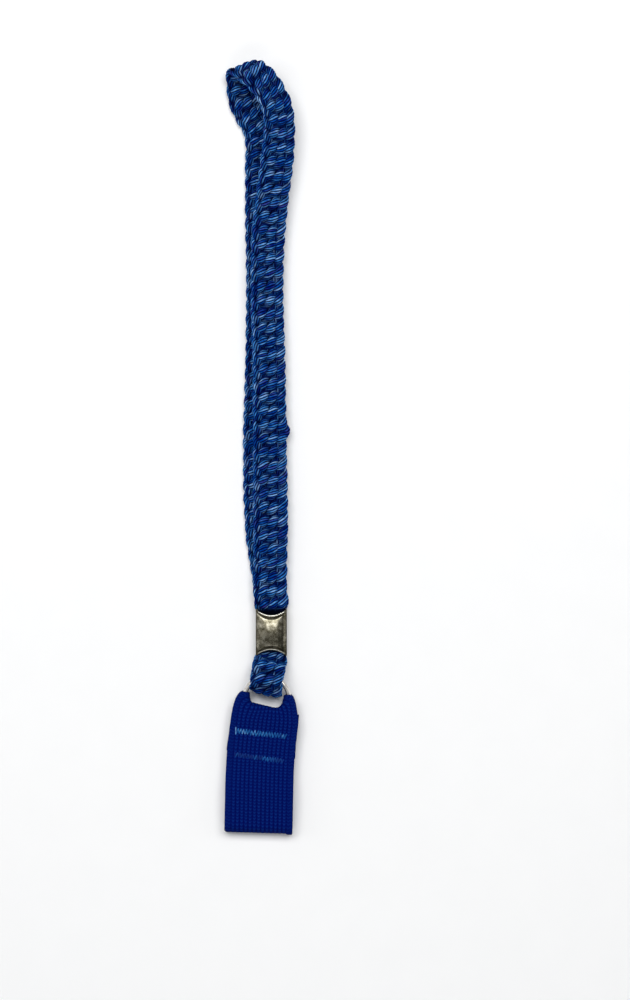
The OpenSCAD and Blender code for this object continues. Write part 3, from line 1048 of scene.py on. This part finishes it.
def make_band():
    """The elastic and its two seams. The lower one is sunk deeper and has more painted shade."""
    elastic, length = make_elastic()
    thread = thread_fibre()
    upper = make_seam("upper_seam", "upper_seam_thread", UPPER_SEAM,
                      lambda part: 0.78 - 0.2 * part, 0.14, 1)
    lower = make_seam("lower_seam", "lower_seam_thread", LOWER_SEAM,
                      lambda part: 0.22 + 0.35 * math.exp(-((part - 0.68) / 0.16) ** 2), 0.0, 2)
    for seam in (upper, lower):
        seam.data.materials.append(thread)


make_ring()
make_band()


# ------------------------------------------------------------ stage and lights

def make_floor():
    """A plain pale floor, in metres."""
    side = 3.0
    corners = [(-side, -side, 0), (side, -side, 0), (side, side, 0), (-side, side, 0)]
    mesh = bpy.data.meshes.new("floor")
    mesh.from_pydata(corners, [], [(0, 1, 2, 3)])
    floor = bpy.data.objects.new("floor", mesh)
    bpy.context.scene.collection.objects.link(floor)
    n = Nodes("paper")
    grain = n.noise(n.place(), 0.08, 3.0)
    colour = n.ramp(grain, [(0.0, grey(0.94)), (1.0, grey(0.97))])
    mesh.materials.append(n.finish(colour, None, 1.0, Specular_IOR_Level=0.0))


def area_light(name, place, aim, size, power):
    """A soft light, with its places and size in metres and power in watts."""
    data = bpy.data.lights.new(name, "AREA")
    data.shape = "RECTANGLE"
    data.size, data.size_y = size
    data.energy = power
    light = bpy.data.objects.new(name, data)
    bpy.context.scene.collection.objects.link(light)
    light.location = place
    light.rotation_euler = (Vector(aim) - Vector(place)).to_track_quat("-Z", "Y").to_euler()


def make_lights():
    """Soft lights above, in front and at the sides, under a faint sky."""
    area_light("key", (0, 0.42, 1.05), (0, 0.08, 0), (1.1, 0.5), 11.8)
    area_light("front", (0, -0.75, 0.9), (0, -0.25, 0), (1.2, 0.4), 3.0)
    area_light("left", (-0.95, 0.1, 0.75), (0, 0.06, 0), (0.4, 0.9), 1.4)
    area_light("right", (1.1, 0.2, 0.6), (0, 0.06, 0), (0.3, 0.8), 0.8)
    world = bpy.context.scene.world or bpy.data.worlds.new("world")
    bpy.context.scene.world = world
    world.use_nodes = True
    background = world.node_tree.nodes["Background"]
    background.inputs["Color"].default_value = (0.9, 0.95, 1.0, 1)
    background.inputs["Strength"].default_value = 0.10
    bpy.context.scene.view_settings.view_transform = "Standard"


make_floor()
make_lights()
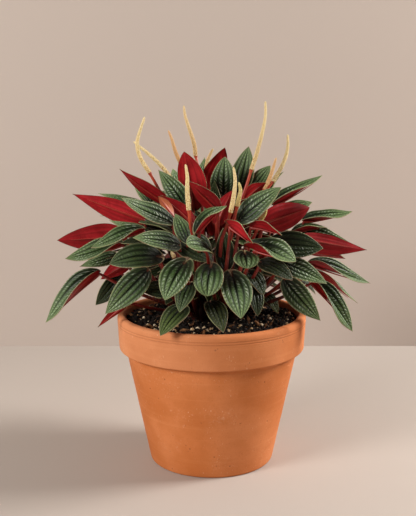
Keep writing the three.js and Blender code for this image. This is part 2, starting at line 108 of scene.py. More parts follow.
def flat_sheet(name, corner, opposite, material):
    """A rectangle with one side along the x axis, between opposite corners."""
    (x, y, z), (far_x, far_y, far_z) = corner, opposite
    points = [(x, y, z), (far_x, y, z), (far_x, far_y, far_z), (x, far_y, far_z)]
    mesh = new_mesh(name, points, [], [(0, 1, 2, 3)])
    mesh.materials.append(material)
    linked(name, mesh)


def soft_light(name, place, power):
    lamp = bpy.data.lights.new(name, "AREA")
    lamp.size = LIGHT_SIZE
    lamp.energy = power
    lamp.color = LIGHT_COLOUR
    light = linked(name, lamp)
    light.location = place
    light.rotation_euler = (Vector(LIGHT_AIM) - Vector(place)).to_track_quat("-Z", "Y").to_euler()


camera = linked("camera", bpy.data.cameras.new("camera"))
camera.location = CAMERA_PLACE
camera.rotation_euler = (math.radians(CAMERA_PITCH), 0, 0)
camera.data.lens = CAMERA_LENS
bpy.context.scene.camera = camera
bpy.context.scene.view_settings.view_transform = "Standard"

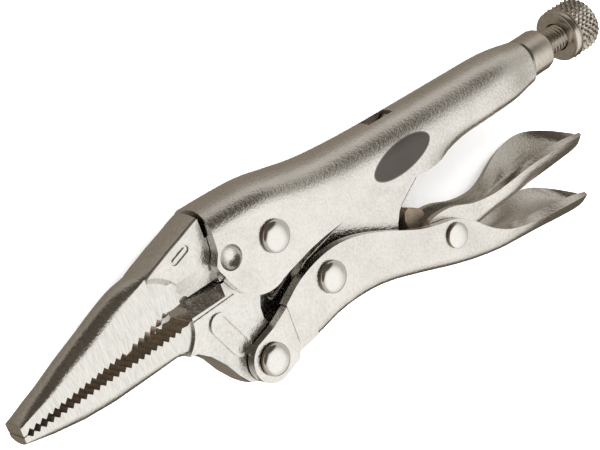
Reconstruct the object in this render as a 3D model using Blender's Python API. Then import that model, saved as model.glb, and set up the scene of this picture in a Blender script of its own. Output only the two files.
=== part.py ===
"""Long-nose locking pliers, lying on one side with every pivot axis upright.

Run with: blender --background --python part.py, or from the text editor.

Design frame: millimetres, with the jaw pivot's centre at the origin, +X from the jaw tip to the
adjusting knob, +Y towards the upper handle's back, and +Z along the pivots. Finished meshes are
scaled to metres and the tool is set down on Z = 0, centred in plan.
"""
import math

import bmesh
import bpy
from mathutils import Matrix, Vector

for old_object in list(bpy.data.objects):
    bpy.data.objects.remove(old_object, do_unlink=True)

# ---------------------------------------------------------------- driving dimensions (mm)
MM = 0.001
GAP = 0.3                      # clearance between pieces that touch

SHEET = 2.3                    # handle sheet thickness
HANDLE_HALF = 6.5              # half the width across both handles
INNER_HALF = HANDLE_HALF - SHEET
JAW_HALF = INNER_HALF - 0.2    # forged jaw bodies
TIP_HALF = 2.8                 # half the width of the nose at its tip and at its root
NOSE_ROOT_HALF = 3.3
LINK_HALF = 1.7
LEVER_SHEET = 1.6
LEVER_HALF = INNER_HALF - GAP

JAW_PIVOT = Vector((0.0, 0.0))
HANDLE_PIVOT = Vector((-10.0, -22.3))
LINK_PIVOT = Vector((9.5, -14.5))
LEVER_PIVOT = Vector((43.5, -23.4))
LINK_TAIL = Vector((46.8, 0.4))
LUG = Vector((-2.2, -12.9))    # the spring's hole in the lower jaw

RIVET_SHANK = 2.4
RIVET_HEAD = 3.4
RIVET_DOME = 1.5
LEVER_RIVET_SHANK = 1.8
LEVER_RIVET_HEAD = 2.8
LEVER_RIVET_DOME = 0.9

SCREW_RADIUS = 3.0             # M6 adjusting screw
SCREW_AXIS = -0.35             # height of the screw's axis
SCREW_START = 51.7
SHELL_END = 80.6               # rear end of the upper handle's sheet
BUSH_END = 88.6
BUSH_RADIUS = 4.85
KNOB_START = 94.3
KNOB_END = 103.4
KNOB_RADIUS = 6.0
KNOB_BORE_DEPTH = 5.5

TIP_X = -63.0
TAIL_END = 87.0                # the lower handle's spoon tail
TAIL_WIDEST = 76.0
TAIL_HALF = 9.3
LEVER_END = 91.4
MIDDLE_X = (TIP_X + KNOB_END) / 2
MIDDLE_Y = -13.31
REST_SHIFT = Vector((-MIDDLE_X, -MIDDLE_Y, TAIL_HALF))   # design origin in the finished frame
CUTTER_FRONT = -23.4           # the wire cutter lies between these places, at this height
CUTTER_REAR = -13.9
CUTTER_EDGE = -3.1
TOOTH_PITCH = 1.55
TOOTH_DEPTH = 0.75


# ---------------------------------------------------------------- shape helpers
def material(name, colour, roughness, metallic=1.0):
    """A plain Principled material."""
    made = bpy.data.materials.new(name)
    made.use_nodes = True
    shader = made.node_tree.nodes["Principled BSDF"]
    shader.inputs["Base Color"].default_value = (*colour, 1.0)
    shader.inputs["Roughness"].default_value = roughness
    shader.inputs["Metallic"].default_value = metallic
    return made


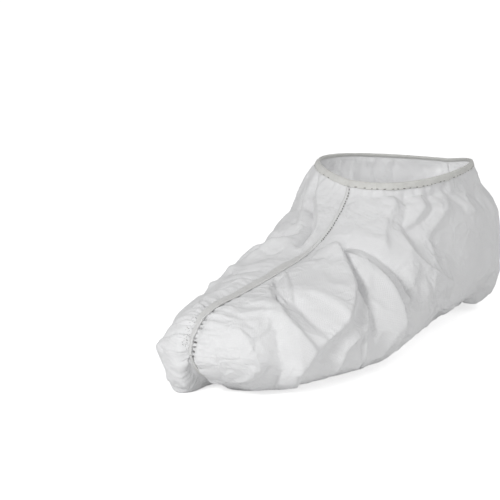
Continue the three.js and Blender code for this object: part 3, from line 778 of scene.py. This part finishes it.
def seam_tape():
    """The tape as a closed flat tube carried along the seam. Over the cloth its top stands
    flat * edge + ridge * exp(-(across / RIDGE_WIDTH)^2), where edge is sqrt(1 - |2s - 1|^EDGE_POWER) at
    the share s of its width, less on the far side. The underside keeps TAPE_GAP clear, and the ridge is
    beaded by its stitches."""
    run = np.arange(RIM_CLEAR, SEAM_END - RIM_CLEAR, TAPE_STEP)[:, None]
    place = np.interp(run, SEAM_LENGTH, SEAM_PLACE)
    near, far, ridge, flat, pale = [column_at(TAPE, name, place) for name in TAPE if name != "place"]
    near = near + wander(run, *NEAR_WANDER)
    far = far * (1 + wander(run, *FAR_WANDER))
    ridge = ridge * (1 + RIDGE_BEAD * np.sin(run * 2 * math.pi / BEAD_PITCH) + wander(run, *RIDGE_WANDER))
    share = TAPE_SHARES
    edge = np.sqrt(np.clip(1 - np.abs(2 * share - 1) ** EDGE_POWER, 0, 1))
    edge = edge * (NEAR_EDGE_RISE - FAR_EDGE_FALL * share)
    across = -near + share * (near + far)
    under = -near + share[:, -2:0:-1] * (near + far)
    rise = flat * edge + ridge * np.exp(-((across / RIDGE_WIDTH) ** 2)) * (edge > 0)
    rise = rise + wander(run, *TOP_WANDER) * edge
    top = seam_surface(run[:, 0], across, TAPE_GAP + TAPE_THINNEST + rise)
    below = seam_surface(run[:, 0], under, np.full(under.shape, TAPE_GAP))
    points = np.concatenate([top, below], axis=1)
    uv = np.stack(np.broadcast_arrays(run, np.concatenate([across, under], axis=1)), -1) * MM
    piece = mesh_from_grid("seam_tape_strip", points, closed_columns=True, caps=True, uv=uv,
                           marks={"pale": np.broadcast_to(pale, points.shape[:2])})
    return sew_on(piece, "seam_tape")


STITCH_REACH = np.array([-1, -0.9, -0.5, 0.0, 0.5, 0.9, 1])
STITCH_SIDES = 6
STITCH_SIZES, STITCH_TILT = (0.8, 1.15), 0.12


def thread_stitches(name, centres, along, out, length, radius, seed):
    """Short thread stitches, one at each centre: an ellipsoid with its long axis along, half sunk in the
    cloth under it. With a from -1 to 1, a point of it is
    centre + along * length / 2 * a + (out * sin + side * cos) * radius * sqrt(1 - a^2)."""
    rng = np.random.default_rng(seed)
    count, rows = len(centres), len(STITCH_REACH)
    side = np.cross(along, out)
    turn = np.linspace(0, 2 * math.pi, STITCH_SIDES + 1)[:-1]
    a = STITCH_REACH[None, :, None, None]
    c, s = np.cos(turn)[None, None, :, None], np.sin(turn)[None, None, :, None]
    size = rng.uniform(*STITCH_SIZES, count)[:, None, None, None]
    tilt = rng.normal(0, STITCH_TILT, count)[:, None, None, None]
    axis = along[:, None, None] + side[:, None, None] * tilt
    length, radius = [np.broadcast_to(value, count)[:, None, None, None] for value in (length, radius)]
    points = (centres[:, None, None] + axis * (length / 2) * size * a
              + (out[:, None, None] * s + side[:, None, None] * c) * radius * np.sqrt(1 - a * a))
    number = np.arange(count * rows * STITCH_SIDES).reshape(count, rows, STITCH_SIDES)
    beside = np.roll(number, -1, 2)
    quads = np.stack([number[:, :-1], number[:, 1:], beside[:, 1:], beside[:, :-1]], -1)
    piece = mesh_from_quads(name, points.reshape(-1, 3), quads.reshape(-1, 4), merge=0.0005)
    return sew_on(piece)


def on_panel(points, side, station, distance):
    """Points of a finished panel at given stations and distances from its instep seam, with the normals
    there and the direction along the seam."""
    row = np.round(np.interp(station, STATIONS, np.arange(ROWS))).astype(int).clip(1, ROWS - 2)
    ring = points[row]
    run = np.cumsum(np.linalg.norm(np.diff(ring, axis=1), axis=-1), axis=1)
    column = (run < distance[:, None]).sum(axis=1).clip(1, COLUMNS - 2)
    pick = np.arange(len(row))
    start, end = run[pick, column - 1], run[pick, column]
    t = ((distance - start) / (end - start)).clip(0, 1)[:, None]
    place = ring[pick, column] * (1 - t) + ring[pick, column + 1] * t
    travel = unit(points[row - 1, column] - points[row + 1, column])
    return place, grid_normals(points, side)[row, column], travel


# The line of stitches on the near shoulder of the ridge: pitch, unevenness, place of its lower end, and how
# far it lies across the seam and above the cloth.
RIDGE_PITCH, RIDGE_SHIFT, RIDGE_END = 2.1, 0.18, 8.5
RIDGE_ACROSS, RIDGE_LIFT = -1.25, 0.42
RIDGE_LENGTHS, RIDGE_RADII = (0.7, 1.0), (0.3, 0.42)
# The lines of small ones beyond the tape on the toe: how many, their stations, and how far out each line
# lies.
TOE_COUNT, TOE_STATIONS, TOE_SHIFT = 18, (0.5, 2.7), 0.09
TOE_LINES, TOE_SCATTER = (0.9, 2.2, 3.6), 0.5
TAPE_STATIONS, TAPE_EDGES = (0.4, 2.5), (1.4, 3.4)
TOE_LENGTHS, TOE_RADII = (0.3, 0.5), (0.13, 0.2)
STITCH_LIFT = 0.04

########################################

Extract and output the part that opens with the line containing "Keep writing the" and closes with the line containing "import math", unchanged, ends included.

Keep writing the three.js and Blender code for this image. This is part 2, starting at line 108 of scene.py. More parts follow.
def flat_sheet(name, corner, opposite, material):
    """A rectangle with one side along the x axis, between opposite corners."""
    (x, y, z), (far_x, far_y, far_z) = corner, opposite
    points = [(x, y, z), (far_x, y, z), (far_x, far_y, far_z), (x, far_y, far_z)]
    mesh = new_mesh(name, points, [], [(0, 1, 2, 3)])
    mesh.materials.append(material)
    linked(name, mesh)


def soft_light(name, place, power):
    lamp = bpy.data.lights.new(name, "AREA")
    lamp.size = LIGHT_SIZE
    lamp.energy = power
    lamp.color = LIGHT_COLOUR
    light = linked(name, lamp)
    light.location = place
    light.rotation_euler = (Vector(LIGHT_AIM) - Vector(place)).to_track_quat("-Z", "Y").to_euler()


camera = linked("camera", bpy.data.cameras.new("camera"))
camera.location = CAMERA_PLACE
camera.rotation_euler = (math.radians(CAMERA_PITCH), 0, 0)
camera.data.lens = CAMERA_LENS
bpy.context.scene.camera = camera
bpy.context.scene.view_settings.view_transform = "Standard"

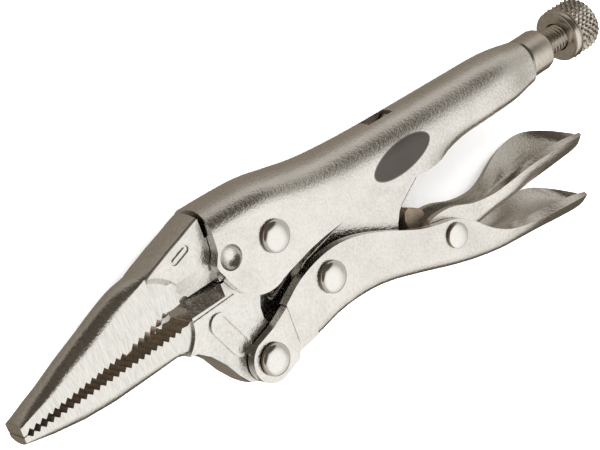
Reconstruct the object in this render as a 3D model using Blender's Python API. Then import that model, saved as model.glb, and set up the scene of this picture in a Blender script of its own. Output only the two files.
=== part.py ===
"""Long-nose locking pliers, lying on one side with every pivot axis upright.

Run with: blender --background --python part.py, or from the text editor.

Design frame: millimetres, with the jaw pivot's centre at the origin, +X from the jaw tip to the
adjusting knob, +Y towards the upper handle's back, and +Z along the pivots. Finished meshes are
scaled to metres and the tool is set down on Z = 0, centred in plan.
"""
import math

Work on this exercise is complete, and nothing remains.